The review began in February 2020 and ramped up during the spring quarter. Between May 2020 and May 2021, Lippert reviewed each of the nearly six thousand photographs and enriched the metadata based on community comments, information within the photographs, convention program books, Klein’s own “Convention Annual” photo books, and Lippert’s ability to identify the photos.
“Special acknowledgement is also due to the FANAC Fan History Project and Fancyclopedia 3; they were both invaluable resources for this project,” Lippert said. “It is difficult to say that this work will ever truly be ‘finished,’ as there are always more identifications to make and more contextual information to add. However, this new version of the metadata will certainly make these photographs more accessible by orders of magnitude.”

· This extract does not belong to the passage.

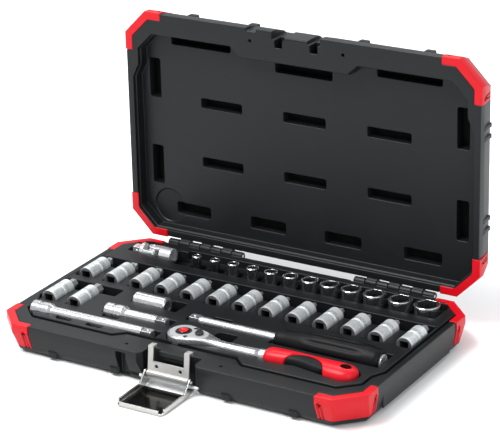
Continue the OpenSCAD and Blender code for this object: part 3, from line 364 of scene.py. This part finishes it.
def between(table, x):
    """Smooth value at x from a table of (x, values...) rows."""
    for (x0, *low), (x1, *high) in zip(table, table[1:]):
        if x <= x1:
            t = max(0.0, (x - x0) / (x1 - x0))
            t = t * t * (3 - 2 * t)
            return [a + (b - a) * t for a, b in zip(low, high)]
    return list(table[-1][1:])


def cut(piece, cutter_mesh, operation="DIFFERENCE"):
    """Cuts a piece with a closed mesh, or keeps what the two share."""
    tool = bpy.data.objects.new("cutter", cutter_mesh)
    bpy.context.scene.collection.objects.link(tool)
    step = piece.modifiers.new("Cut", "BOOLEAN")
    step.operation, step.object, step.solver = operation, tool, "EXACT"
    bake(piece)
    bpy.data.objects.remove(tool)


def round_rod(start, end, radius, count=64):
    """A closed round rod between two points, in millimetres."""
    start, end = Vector(start), Vector(end)
    turn = (end - start).to_track_quat("Z", "Y")
    rings = [[at + turn @ Vector((radius * math.cos(a), radius * math.sin(a), 0))
              for a in (2 * math.pi * i / count for i in range(count))] for at in (start, end)]
    mesh = skin(rings)
    mesh.shade_flat()
    return mesh


def soften(piece, width, segments=3, sharp=32):
    """Rounds a piece's sharp edges over and evens its shading."""
    round_over = piece.modifiers.new("Round over", "BEVEL")
    round_over.width, round_over.segments = width, segments
    round_over.limit_method, round_over.angle_limit = "ANGLE", math.radians(sharp)
    round_over.use_clamp_overlap = False
    round_over.loop_slide = False
    round_over.miter_outer = "MITER_ARC"
    even = piece.modifiers.new("Even shading", "WEIGHTED_NORMAL")
    even.weight = 80
    bake(piece)


def paint(node, finish):
    mesh = frame["nodes"][node].data
    mesh.materials.clear()
    mesh.materials.append(finish)


# ---------------------------------------------------------------- settings
def colour_setting(name, description, default):
    return bpy.props.FloatVectorProperty(name=name, description=description, default=default,
                                         subtype="COLOR", size=3, min=0, max=1)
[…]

“Working on this project was a labor of love that immersed me in science fiction fandom and convention culture spanning several decades from the 1950s through the 1970s,” Lippert added. “Engaging with a single large archival collection on a daily basis always creates a sense of familiarity with the individual(s) and the subject matter that make up that collection; it was no different with Klein’s photos.” Lippert came to feel that he was getting to know some of the mainstays of the SF scene of that era as he found them in photo after photo at convention after convention. “My work on this project led me down countless rabbit holes, paths of discovery, and gave me so much invaluable context for the varied materials of the Eaton Collection as a whole,” he added.
Lippert would like to thank the community members who have contributed information, context, and identifications to the digitized photo collection since they were originally published in 2017. Additionally, special recognition is due to Lippert’s colleagues at the UCR Library, Noah Geraci, Digital Assets Metadata Librarian, and Sandy Enriquez, Special Collections Public Services, Outreach & Community Engagement Librarian, for their invaluable contributions, support and assistance on this project.